While there is something to be said about a slow and steady platform build, especially in long form improvisation, I firmly believe that the sooner you answer these three questions for the audience the better.  Platforms provide the audience with context, without which it is impossible to fully understand a story. If they spend all scene trying to figure out how you know each other or where you are, they will not be able to emotionally engage in the scene and experience that joyful sensation of going along for the ride. As a side bonus this state of being is more conducive to laughter.

So when you walk onstage verbalize this platform.  Don’t forget to physicalize them as well, but the most efficient way to communicate platforms is by stating them.  Be super obvious and clear at the risk of being redundant.
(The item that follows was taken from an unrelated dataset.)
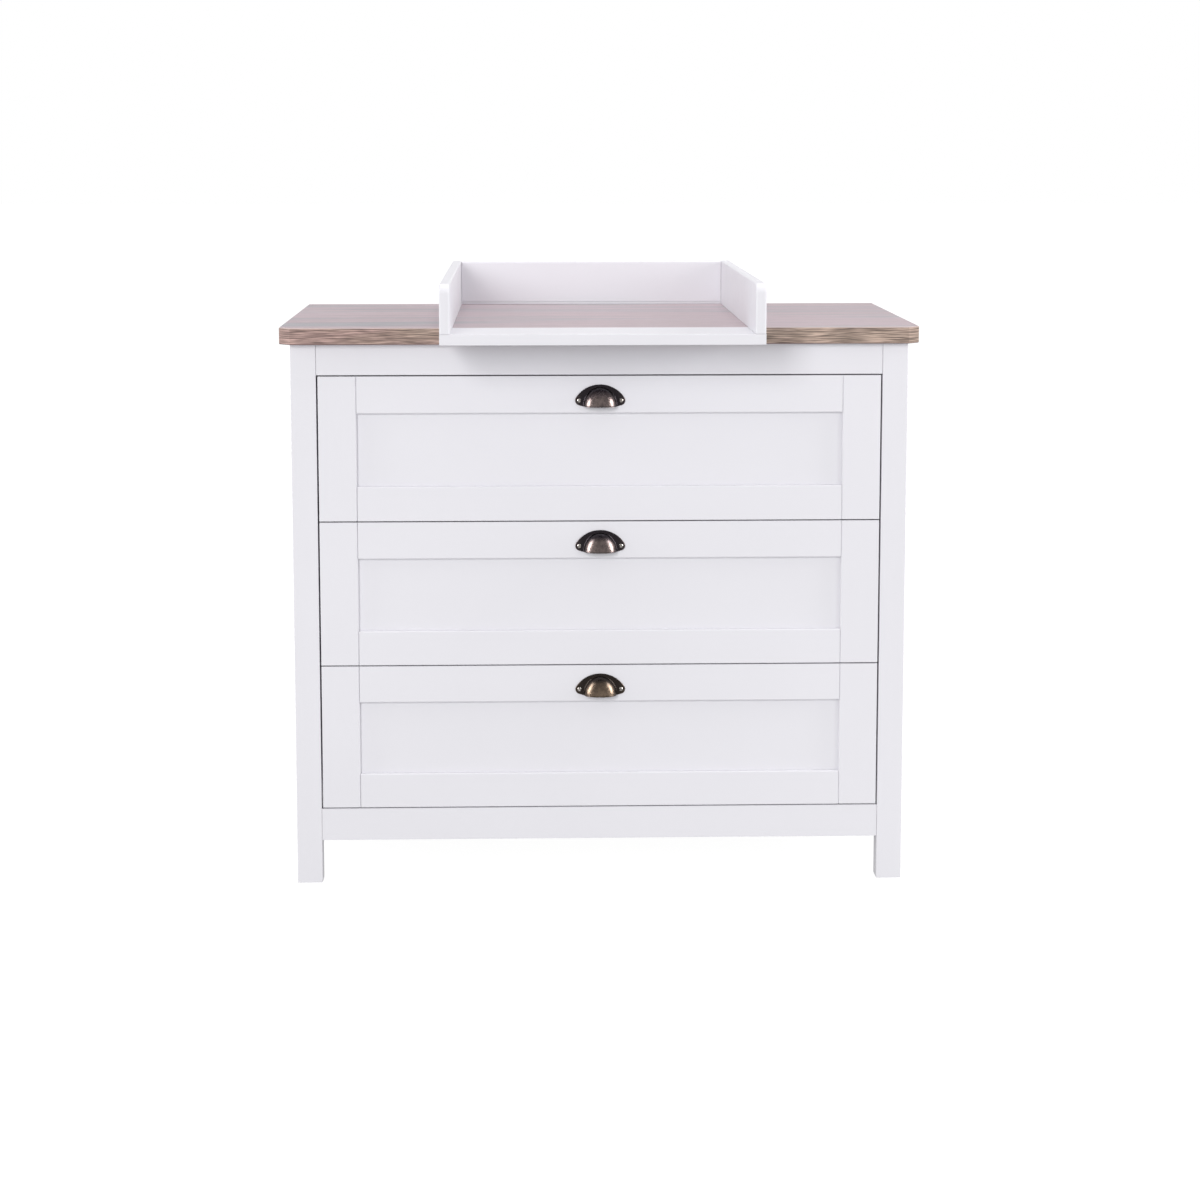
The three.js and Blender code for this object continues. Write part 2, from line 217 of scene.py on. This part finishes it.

Don’t simply come on and say “Hey Geoff…”. That gives your audience almost nothing.  Come on and say: “Geoff, I know that the only reason you got me this cooking job at your restaurant is because my sister nagged you until you hired me, but I really appreciate it.  Consider all my hard work here an early wedding present.  Wanna shotgun a beer with me to celebrate my first shift?” Now you have given the audience so much.  They have context and can fill in the gaps with their imagination.  Their brains just exploded a little bit.   

Verbalizing a strong platform, specificity and commitment can do more than Michael Bay with millions of dollars. You can get an audience to care.